While Tarantino takes non-serious plot techniques and creates serious movies from them, Anderson performs the opposite. He takes serious and artistically oriented films and uses them to examine the modest side of our lives, our small yet distinctive actions, instead of our great beliefs and aspirations. This style of directing highlights the importance of the simpler side of our humanity, our actions unmotivated by any deep-seeded beliefs, yet the actions which to a great extent define our personality.
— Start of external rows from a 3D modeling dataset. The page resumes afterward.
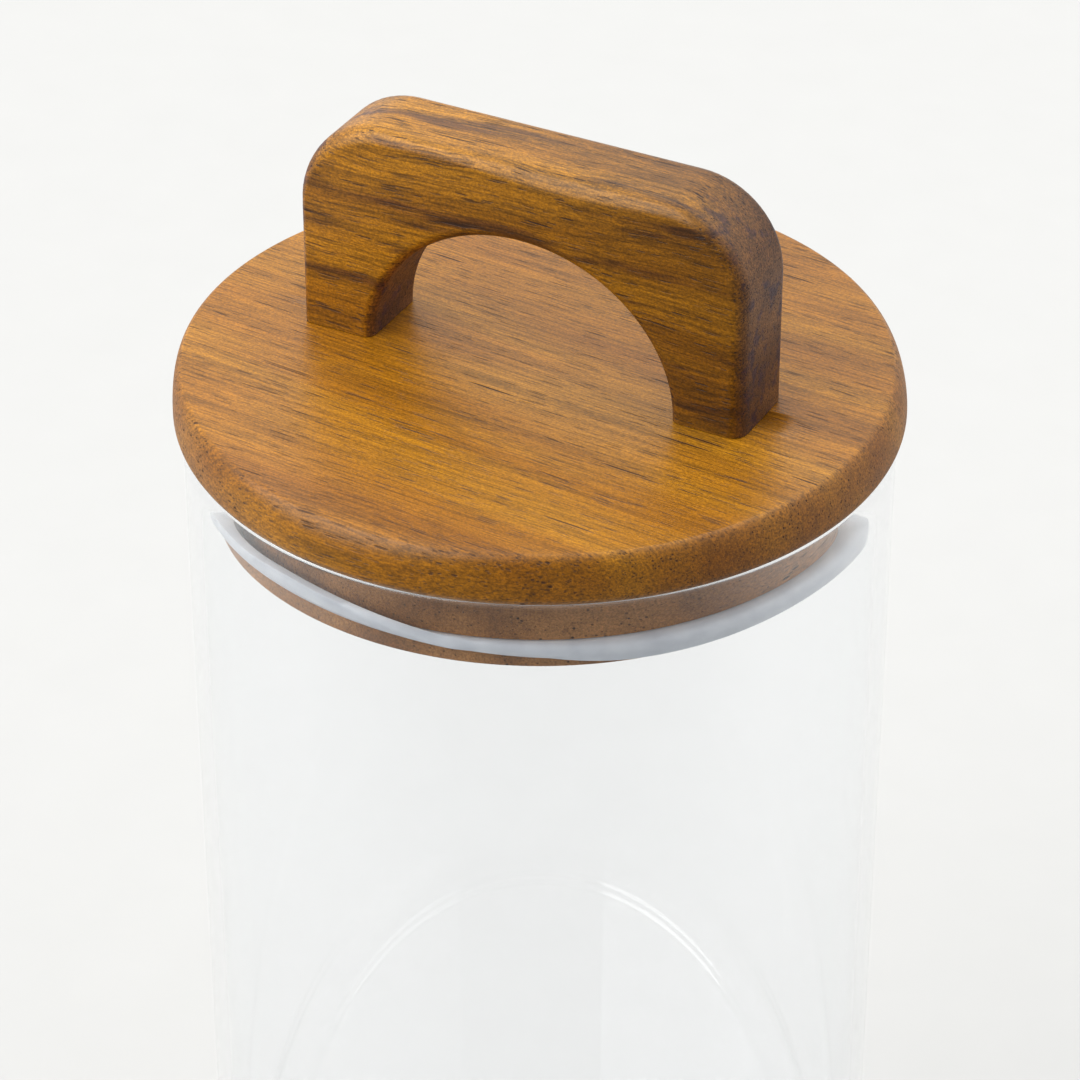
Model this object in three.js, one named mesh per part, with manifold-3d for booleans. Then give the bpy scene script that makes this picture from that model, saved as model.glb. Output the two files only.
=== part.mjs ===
// Food canister: a clear glass jar closed by a wooden lid with a bridge handle.
//
// The lid is a round disc with a smaller plug glued under it. The plug carries a silicone
// sealing ring in a groove, and two countersunk screws come up through plug and disc into
// the feet of the handle. Units are millimetres, +Z is up, and the origin is the centre of
// the jar's base. The handle's length lies along X.

import * as THREE from 'three';
import { mergeVertices } from 'three/addons/utils/BufferGeometryUtils.js';
import Module from 'manifold-3d';

// ---- Driving dimensions ----------------------------------------------------------------

const JAR_HEIGHT = 224;
const JAR_RADIUS = 58.6;
const WALL = 2.4;
const BASE_THICKNESS = 5;
const HEEL_RADIUS = 6;
const PUNT_RADIUS = 47;
const PUNT_SLOPE = 4;
const PUNT_HEIGHT = 0.8;

const LID_RADIUS = 60;
const DISC_THICKNESS = 8.5;
const EDGE_INSET = 2.2;
const EDGE_DROP = 6.9;
const UNDER_EDGE_RADIUS = 1.6;

const PLUG_RADIUS = 53.6;
const PLUG_THICKNESS = 14.5;
const PLUG_CHAMFER = 0.5;
const GROOVE_HEIGHT = 2.6;
const GROOVE_DEPTH = 2.4;
const FLANGE_THICKNESS = 2.6;

const RING_CLEARANCE = 0.1;
const RING_LIP_GAP = 0.15;
const RING_LIP_HEIGHT = 1.6;
const RING_LIP_TAPER = 0.8;

const HANDLE_LENGTH = 80;
const HANDLE_HEIGHT = 38.5;
const HANDLE_THICKNESS = 15.5;
const HANDLE_CORNER = 14.7;
const HANDLE_EDGE = 1.6;
const ARCH_HALF_SPAN = 27.3;
const ARCH_HEIGHT = 25;

const SCREW_LENGTH = 35;
const SCREW_RADIUS = 2;
const SCREW_CORE_RADIUS = 1.4;
const SCREW_HEAD_RADIUS = 4;
const SCREW_PITCH = 1.8;
const SCREW_TIP = 3;
const SHANK_LENGTH = 17;
const THREAD_ROOT_START = 0.4;
const THREAD_ROOT_END = 0.7;
const RECESS_LENGTH = 4.4;
const RECESS_WIDTH = 0.9;
const RECESS_DEPTH = 1.8;
const HOLE_CLEARANCE = 0.3;
const CUT_OVERRUN = 1;

// The lid rests on the rim and its boards are glued, each over a gap this thin.
const SEAT_GAP = 0.1;

const ROUND_SEGMENTS = 72;
const SCREW_SEGMENTS = 16;
const EDGE_STEPS = 6;
const SHOULDER_STEPS = 8;
const ARCH_STEPS = 24;
const BEVEL_STEPS = 3;
const WELD_DISTANCE = 1e-4;

// ---- Heights worked out from them ------------------------------------------------------

const JAR_BORE = JAR_RADIUS - WALL;
const DISC_BOTTOM = JAR_HEIGHT + SEAT_GAP;
const DISC_TOP = DISC_BOTTOM + DISC_THICKNESS;
const PLUG_TOP = DISC_BOTTOM - SEAT_GAP;
const PLUG_BOTTOM = PLUG_TOP - PLUG_THICKNESS;
const GROOVE_BOTTOM = PLUG_BOTTOM + FLANGE_THICKNESS;
const GROOVE_TOP = GROOVE_BOTTOM + GROOVE_HEIGHT;
const HANDLE_BOTTOM = DISC_TOP + SEAT_GAP;
const SCREW_X = (HANDLE_LENGTH / 2 + ARCH_HALF_SPAN) / 2;

// ---- Materials -------------------------------------------------------------------------

const glass = () => new THREE.MeshStandardMaterial({ color: 0xe4ebee, roughness: 0.05, metalness: 0 });
const wood = (color) => new THREE.MeshStandardMaterial({ color, roughness: 0.55, metalness: 0 });
const silicone = () => new THREE.MeshStandardMaterial({ color: 0xd4d6da, roughness: 0.45, metalness: 0 });
const steel = () => new THREE.MeshStandardMaterial({ color: 0xb9bcc0, roughness: 0.3, metalness: 1 });

// ---- Shape helpers ---------------------------------------------------------------------

const manifold = await Module();
manifold.setup();

// A quarter of an ellipse as points, from angle start to angle end in quarter turns.
function arc(centreX, centreY, radiusX, radiusY, start, end, steps) {
  const points = [];
  for (let i = 0; i <= steps; i += 1) {
    const angle = (start + ((end - start) * i) / steps) * (Math.PI / 2);
    points.push(new THREE.Vector2(centreX + radiusX * Math.cos(angle), centreY + radiusY * Math.sin(angle)));
  }
  return points;
}

const point = (x, y) => new THREE.Vector2(x, y);

// Spins an outline of (radius, height) points about the Z axis.
function turned(outline, segments = ROUND_SEGMENTS) {
  return new THREE.LatheGeometry(outline, segments).rotateX(Math.PI / 2);
}

function toSolid(geometry) {
  const bare = geometry.clone();
  bare.deleteAttribute('normal');
  bare.deleteAttribute('uv');
  const merged = mergeVertices(bare, WELD_DISTANCE);
  return new manifold.Manifold(new manifold.Mesh({
    numProp: 3,
    vertProperties: new Float32Array(merged.attributes.position.array),
    triVerts: new Uint32Array(merged.index.array),
  }));
}

function fromSolid(solid) {
  const mesh = solid.getMesh();
  const geometry = new THREE.BufferGeometry();
  geometry.setAttribute('position', new THREE.BufferAttribute(mesh.vertProperties, 3));
  geometry.setIndex(new THREE.BufferAttribute(mesh.triVerts, 1));
  geometry.computeVertexNormals();
  return geometry;
}

function cut(geometry, ...tools) {
  return fromSolid(tools.reduce((body, tool) => body.subtract(toSolid(tool)), toSolid(geometry)));
}

function named(name, geometry, material) {
  const mesh = new THREE.Mesh(geometry, material);
  mesh.name = name;
  return mesh;
}

// ---- Sub-parts -------------------------------------------------------------------------

// Blown cylinder with a shallow punt under the base, a rounded heel and a fire-polished rim.
function jarGeometry() {
  const floor = BASE_THICKNESS;
  const rim = WALL / 2;
  return turned([
    point(0, PUNT_HEIGHT),
    point(PUNT_RADIUS - PUNT_SLOPE, PUNT_HEIGHT),
    point(PUNT_RADIUS, 0),
    ...arc(JAR_RADIUS - HEEL_RADIUS, HEEL_RADIUS, HEEL_RADIUS, HEEL_RADIUS, -1, 0, EDGE_STEPS),
    ...arc(JAR_BORE + rim, JAR_HEIGHT - rim, rim, rim, 0, 2, EDGE_STEPS),
    ...arc(JAR_BORE - HEEL_RADIUS, floor + HEEL_RADIUS, HEEL_RADIUS, HEEL_RADIUS, 0, -1, EDGE_STEPS),
    point(0, floor),
  ]);
}

// Disc whose edge falls in one long curve from the flat top to a small round underneath.
function discGeometry() {
  return turned([
    point(0, DISC_BOTTOM),
    ...arc(LID_RADIUS - UNDER_EDGE_RADIUS, DISC_BOTTOM + UNDER_EDGE_RADIUS,
      UNDER_EDGE_RADIUS, UNDER_EDGE_RADIUS, -1, 0, EDGE_STEPS),
    ...arc(LID_RADIUS - EDGE_INSET, DISC_TOP - EDGE_DROP, EDGE_INSET, EDGE_DROP, 0, 1, EDGE_STEPS),
    point(0, DISC_TOP),
  ]);
}

// Plug that enters the mouth, with the groove for the ring and a flange below it.
function plugGeometry() {
  const grooveFloor = PLUG_RADIUS - GROOVE_DEPTH;
  return turned([
    point(0, PLUG_BOTTOM),
    point(PLUG_RADIUS - PLUG_CHAMFER, PLUG_BOTTOM),
    point(PLUG_RADIUS, PLUG_BOTTOM + PLUG_CHAMFER),
    point(PLUG_RADIUS, GROOVE_BOTTOM),
    point(grooveFloor, GROOVE_BOTTOM),
    point(grooveFloor, GROOVE_TOP),
    point(PLUG_RADIUS, GROOVE_TOP),
    point(PLUG_RADIUS, PLUG_TOP),
    point(0, PLUG_TOP),
  ]);
}

// Ring that sits in the groove and reaches out to the glass with a thinner lip.
function ringGeometry() {
  const inner = PLUG_RADIUS - GROOVE_DEPTH + RING_CLEARANCE;
  const outer = JAR_BORE - RING_LIP_GAP;
  const bottom = GROOVE_BOTTOM + RING_CLEARANCE;
  const top = GROOVE_TOP - RING_CLEARANCE;
  const lipBottom = (bottom + top - RING_LIP_HEIGHT) / 2;
  const lipTop = lipBottom + RING_LIP_HEIGHT;
  return turned([
    point(inner, bottom),
    point(PLUG_RADIUS, bottom),
    point(outer - RING_LIP_TAPER, lipBottom),
    point(outer, lipBottom + RING_LIP_TAPER / 2),
    point(outer, lipTop - RING_LIP_TAPER / 2),
    point(outer - RING_LIP_TAPER, lipTop),
    point(PLUG_RADIUS, top),
    point(inner, top),
    point(inner, bottom),
  ]);
}

// Space that a screw takes up in the wood, from its countersunk mouth at z = 0 upwards.
function screwHole(x) {
  const mouth = SCREW_HEAD_RADIUS + HOLE_CLEARANCE;
  const bore = SCREW_RADIUS + HOLE_CLEARANCE;
  const hole = turned([
    point(0, -CUT_OVERRUN),
    point(mouth + CUT_OVERRUN, -CUT_OVERRUN),
    point(bore, mouth - bore),
    point(bore, SCREW_LENGTH + HOLE_CLEARANCE),
    point(0, SCREW_LENGTH + HOLE_CLEARANCE),
  ], SCREW_SEGMENTS);
  return hole.translate(x, 0, PLUG_BOTTOM);
}

// Countersunk wood screw with its head down, a plain shank and a pointed threaded end.
function screwGeometry(x) {
  const outline = [
    point(0, 0),
    point(SCREW_HEAD_RADIUS, 0),
    point(SCREW_RADIUS, SCREW_HEAD_RADIUS - SCREW_RADIUS),
    point(SCREW_RADIUS, SHANK_LENGTH),
  ];
  const turns = Math.floor((SCREW_LENGTH - SCREW_TIP - SHANK_LENGTH) / SCREW_PITCH);
  for (let turn = 0; turn < turns; turn += 1) {
    const start = SHANK_LENGTH + turn * SCREW_PITCH;
    outline.push(point(SCREW_CORE_RADIUS, start + THREAD_ROOT_START * SCREW_PITCH));
    outline.push(point(SCREW_CORE_RADIUS, start + THREAD_ROOT_END * SCREW_PITCH));
    outline.push(point(SCREW_RADIUS, start + SCREW_PITCH));
  }
  outline.push(point(SCREW_CORE_RADIUS, SCREW_LENGTH - SCREW_TIP));
  outline.push(point(0, SCREW_LENGTH));
  const recess = [0, Math.PI / 2].map((angle) => (
    new THREE.BoxGeometry(RECESS_LENGTH, RECESS_WIDTH, 2 * RECESS_DEPTH).rotateZ(angle)
  ));
  return cut(turned(outline, SCREW_SEGMENTS), ...recess).translate(x, 0, PLUG_BOTTOM);
}

// Bridge with rounded shoulders and an arch for the fingers, its edges rounded all along.
// It is drawn with its feet too long, and then cut off flat where it stands on the disc.
function handleGeometry() {
  const half = HANDLE_LENGTH / 2;
  const spare = 2 * HANDLE_EDGE;
  const shoulder = HANDLE_HEIGHT - HANDLE_CORNER;
  const outline = new THREE.Shape([
    point(half, -spare),
    ...arc(half - HANDLE_CORNER, shoulder, HANDLE_CORNER, HANDLE_CORNER, 0, 1, SHOULDER_STEPS),
    ...arc(HANDLE_CORNER - half, shoulder, HANDLE_CORNER, HANDLE_CORNER, 1, 2, SHOULDER_STEPS),
    point(-half, -spare),
    point(-ARCH_HALF_SPAN, -spare),
    ...arc(0, 0, ARCH_HALF_SPAN, ARCH_HEIGHT, 2, 0, ARCH_STEPS),
    point(ARCH_HALF_SPAN, -spare),
  ]);
  const block = new THREE.ExtrudeGeometry(outline, {
    depth: HANDLE_THICKNESS - 2 * HANDLE_EDGE,
    bevelThickness: HANDLE_EDGE,
    bevelSize: HANDLE_EDGE,
    bevelOffset: -HANDLE_EDGE,
    bevelSegments: BEVEL_STEPS,
  });
  block.translate(0, 0, HANDLE_EDGE - HANDLE_THICKNESS / 2);
  block.rotateX(Math.PI / 2);
  block.translate(0, 0, HANDLE_BOTTOM);
  const below = new THREE.BoxGeometry(2 * HANDLE_LENGTH, 2 * HANDLE_THICKNESS, 2 * HANDLE_HEIGHT);
  below.translate(0, 0, HANDLE_BOTTOM - HANDLE_HEIGHT);
  return cut(block, below, screwHole(-SCREW_X), screwHole(SCREW_X));
}

// ---- Assembly --------------------------------------------------------------------------

const boredThrough = (geometry) => cut(geometry, screwHole(-SCREW_X), screwHole(SCREW_X));

const lid = new THREE.Group();
lid.add(named('lid_disc', boredThrough(discGeometry()), wood(0xc48f4a)));
lid.add(named('lid_plug', boredThrough(plugGeometry()), wood(0x9b7550)));
lid.add(named('lid_handle', handleGeometry(), wood(0xa86f2c)));
lid.add(named('handle_screw_left', screwGeometry(-SCREW_X), steel()));
lid.add(named('handle_screw_right', screwGeometry(SCREW_X), steel()));

const canister = new THREE.Group();
canister.add(named('glass_jar', jarGeometry(), glass()));
canister.add(named('sealing_ring', ringGeometry(), silicone()));
canister.add(lid);

export default canister;
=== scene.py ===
"""Looks of the food canister: glass jar, silicone ring, and a wooden lid with a bridge handle.

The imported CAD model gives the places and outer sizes. Each node is replaced by a finer mesh made
here, with a procedural material. Only the sealing ring's bent lip reaches outside its CAD node.
Lengths are in metres unless a name says otherwise, +Z is up, and the handle lies along X.
"""

import math

import bmesh
import bpy
from mathutils import Matrix, Vector, noise


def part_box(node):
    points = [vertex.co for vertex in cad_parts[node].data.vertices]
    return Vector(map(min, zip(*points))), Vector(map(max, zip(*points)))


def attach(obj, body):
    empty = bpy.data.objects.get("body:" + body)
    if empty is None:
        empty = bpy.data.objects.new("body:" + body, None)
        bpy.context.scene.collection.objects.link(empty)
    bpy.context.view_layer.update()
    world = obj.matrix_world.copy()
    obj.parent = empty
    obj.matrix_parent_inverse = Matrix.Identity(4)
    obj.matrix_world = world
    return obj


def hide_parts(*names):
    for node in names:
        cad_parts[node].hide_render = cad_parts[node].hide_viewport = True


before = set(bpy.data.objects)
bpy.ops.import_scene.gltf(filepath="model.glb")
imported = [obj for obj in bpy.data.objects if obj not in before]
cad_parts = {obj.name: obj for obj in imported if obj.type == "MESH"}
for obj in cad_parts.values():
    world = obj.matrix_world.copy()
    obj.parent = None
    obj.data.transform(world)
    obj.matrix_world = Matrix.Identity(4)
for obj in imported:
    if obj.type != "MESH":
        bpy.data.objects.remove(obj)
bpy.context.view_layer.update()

MM = 0.001

# ---- Sizes, from the frame and a few driving dimensions ---------------------------------

JAR_HIGH = Vector(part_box("glass_jar")[1])
DISC_LOW, DISC_HIGH = (Vector(corner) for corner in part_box("lid_disc"))
PLUG_LOW, PLUG_HIGH = (Vector(corner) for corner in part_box("lid_plug"))
RING_LOW, RING_HIGH = (Vector(corner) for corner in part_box("sealing_ring"))
HANDLE_LOW, HANDLE_HIGH = (Vector(corner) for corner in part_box("lid_handle"))
SCREW_LOW, SCREW_HIGH = (Vector(corner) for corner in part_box("handle_screw_right"))

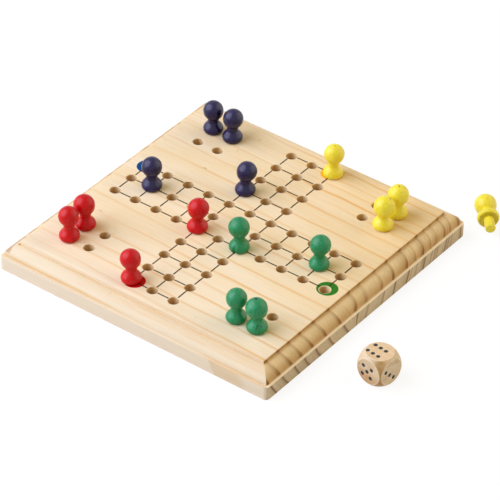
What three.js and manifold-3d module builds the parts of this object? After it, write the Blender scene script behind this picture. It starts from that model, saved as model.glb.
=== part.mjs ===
// Wooden peg ludo game: a moulded pine board with blind peg holes, sixteen turned pegs and a die.
// Millimetres, +Z up. The origin is the centre of the board's underside, which rests on the table.
// X runs along the grain of the board and Y across it.

import * as THREE from "three";
import { ConvexGeometry } from "three/addons/geometries/ConvexGeometry.js";
import { mergeGeometries, mergeVertices } from "three/addons/utils/BufferGeometryUtils.js";
import Module from "manifold-3d";

const wasm = await Module();
wasm.setup();

// Board
const pitch = 12.6; // between neighbouring holes of the track
const armHoles = 5; // holes from the centre to the end of an arm
const topMargin = 9.6; // from an arm's last hole to the edge of the playing face
const boardThickness = 15.2;
const stepDrop = 1.8; // upright step between the playing face and the moulding
const ovoloRadius = 5.7; // quarter round of the moulding
const ledgeWidth = 1.7; // flat ledge outside the quarter round
const plinthCornerRadius = 2.4; // upright corners of the plinth
const mitreRadius = 0.3; // softened mitre of the moulding
const footEase = 0.4; // bevel round the underside

// Corner yards of four holes
const yardInset = 22.6; // from the playing face's two nearest edges to a yard's centre
const yardGap = 1.7; // between the heads of two pegs in one yard

// Peg holes
const holeDiameter = 5.5;
const holeDepth = 8.4; // of the straight wall, above the drill point
const drillPointAngle = THREE.MathUtils.degToRad(118);

// Pegs
const fitClearance = 0.05; // between a peg's pin and the flats of its hole
const pinTipClearance = 1; // between a pin's tip and the foot of its hole's wall
const pinTaper = 0.2; // how much the pin's radius shrinks towards its tip
const pinChamfer = 0.6;
const footRadius = 4.2; // where the peg stands on the board
const skirtRadius = 5; // the skirt's widest ring
const skirtHeight = 1.7; // of the widest ring above the board
const skirtRise = 4.9; // from the widest ring up to the neck
const neckRadius = 2.6;
const neckLength = 1.45; // straight, between the skirt and the head
const headRadius = 5.15;
const dimpleRadius = 0.4; // mark of the lathe's centre, on top of the head
const dimpleDepth = 0.3;

// Die
const dieSide = 15.5;
const dieEdgeBand = 2.1; // how much narrower than the cube its round flats are
const pipDiameter = 1.7;
const pipDepth = 0.3;
const pipInset = 2.5; // from a face's centre to a corner pip, along both of its edges
const sixRowSpacing = 5.4; // between the two rows of the six
const sixPipSpacing = 3.3; // between neighbours in a row of the six
const threeInset = 2.65; // from the three's middle pip to the outer ones, along both edges
const sixMissX = 1.45; // how far each stamp fell short of the middle of its face
const sixMissY = 0.75;
const fiveMissX = 0.6;
const fiveMissY = 0.3;
const threeMissX = 1.45;
const threeMissY = 1;
const rimMargin = 0.4; // band along each face's rim that holds no point of the ball

// Places of the loose pieces on the table
const dieGap = 22.2; // from the board's side to the die
const dieAlong = 34; // along that side, from its middle towards the front
const dieTurn = THREE.MathUtils.degToRad(-7);
const loosePegGapX = 6.1; // from the board's right corner to the middle of the loose peg's foot
const loosePegGapY = 11;
const loosePegTurn = THREE.MathUtils.degToRad(131.5); // heading of its head

// How finely curves are cut
const holeSides = 12;
const pegSides = 16;
const cornerSteps = 3;
const ovoloSteps = 6;
const skirtSteps = 5;
const headSteps = 4; // to the head's widest ring, and again to its top
const dieRimSides = 32;
const ballDetail = 3; // subdivisions of the rounding between the die's faces
const pipSides = 10;

const overrun = 1; // how far a cutter stands out of what it cuts

// Sizes that follow
const topHalf = armHoles * pitch + topMargin;
const boardHalf = topHalf + ovoloRadius + ledgeWidth;
const yardOffset = topHalf - yardInset; // from the board's centre, along X and along Y
const ovoloTop = boardThickness - stepDrop;
const plinthTop = ovoloTop - ovoloRadius;
const holeRadius = holeDiameter / 2;
const pinRadius = holeRadius * Math.cos(Math.PI / holeSides) - fitClearance;
const pinLength = holeDepth - pinTipClearance;
const yardSpacing = 2 * Math.max(headRadius, skirtRadius) + yardGap;
const neckHeight = skirtHeight + skirtRise;
const headHeight = neckHeight + neckLength + Math.sqrt(headRadius ** 2 - neckRadius ** 2);
const dieFaceDiameter = dieSide - dieEdgeBand;

// Paints and bare woods
const paint = (color) => new THREE.MeshStandardMaterial({ color, roughness: 0.42, metalness: 0 });
const pine = new THREE.MeshStandardMaterial({ color: "#ecd5ae", roughness: 0.62, metalness: 0 });
const beech = new THREE.MeshStandardMaterial({ color: "#e0c196", roughness: 0.55, metalness: 0 });
const paints = {
  red: paint("#c41e2b"),
  blue: paint("#28245a"),
  green: paint("#237a55"),
  yellow: paint("#e4d637"),
};

// A geometry with its coinciding corners merged, and nothing kept but their places.
function welded(geometry) {
  const bare = geometry.clone();
  bare.deleteAttribute("normal");
  bare.deleteAttribute("uv");
  return mergeVertices(bare);
}

// A closed geometry as a solid that can be cut.
function solidOf(geometry) {
  const closed = welded(geometry);
  return new wasm.Manifold(
    new wasm.Mesh({
      numProp: 3,
      vertProperties: closed.attributes.position.array,
      triVerts: new Uint32Array(closed.index.array),
    }),
  );
}

function geometryOf(solid) {
  const { vertProperties, triVerts } = solid.getMesh();
  const geometry = new THREE.BufferGeometry();
  geometry.setAttribute("position", new THREE.BufferAttribute(vertProperties, 3));
  geometry.setIndex(new THREE.BufferAttribute(triVerts, 1));
  geometry.computeVertexNormals();
  return geometry;
}

// A turned shape about the Z axis, from [radius, height] points that run upwards.
function turned(points, sides) {
  const outline = points.map(([radius, height]) => new THREE.Vector2(radius, height));
  return new THREE.LatheGeometry(outline, sides, Math.PI / 2).rotateX(Math.PI / 2);
}

// One level of the board: a square with rounded corners, anticlockwise from above.
function squareRing(halfSide, cornerRadius, height) {
  const ring = [];
  for (let corner = 0; corner < 4; corner++) {
    const start = (corner * Math.PI) / 2;
    const centre = new THREE.Vector2(halfSide - cornerRadius, halfSide - cornerRadius)
      .rotateAround(new THREE.Vector2(), start);
    for (let step = 0; step <= cornerSteps; step++) {
      const angle = start + (step / cornerSteps) * (Math.PI / 2);
      ring.push([
        centre.x + cornerRadius * Math.cos(angle),
        centre.y + cornerRadius * Math.sin(angle),
        height,
      ]);
    }
  }
  return ring;
}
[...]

But Anderson’s movies also carry a second message. Anderson’s films often focus on the concept of escape: Moonrise Kingdom features two children who escape from their families to an island, Fantastic Mr. Fox features foxes who escape, and Grand Budapest Hotel features a jail-break. But these escapes carry a deeper message. Towards the end of Grand Budapest, Zero remarks that Gustave’s world never existed. He always lived in a fictional world, living in a perpetual state of escape. Anderson enjoys making films about these escapes, and which in their simplest sense, allow their viewer to escape. Anderson wishes simply to alert the viewer, to remind the viewer, that the film represents an escape, not the real world. Just like Gustave, we can live in worlds which never existed. Movies allow us and Anderson to escape to these worlds. By highlighting their fictional nature, Anderson increases the effect of this imaginary world, reminding us of its beauty and glory.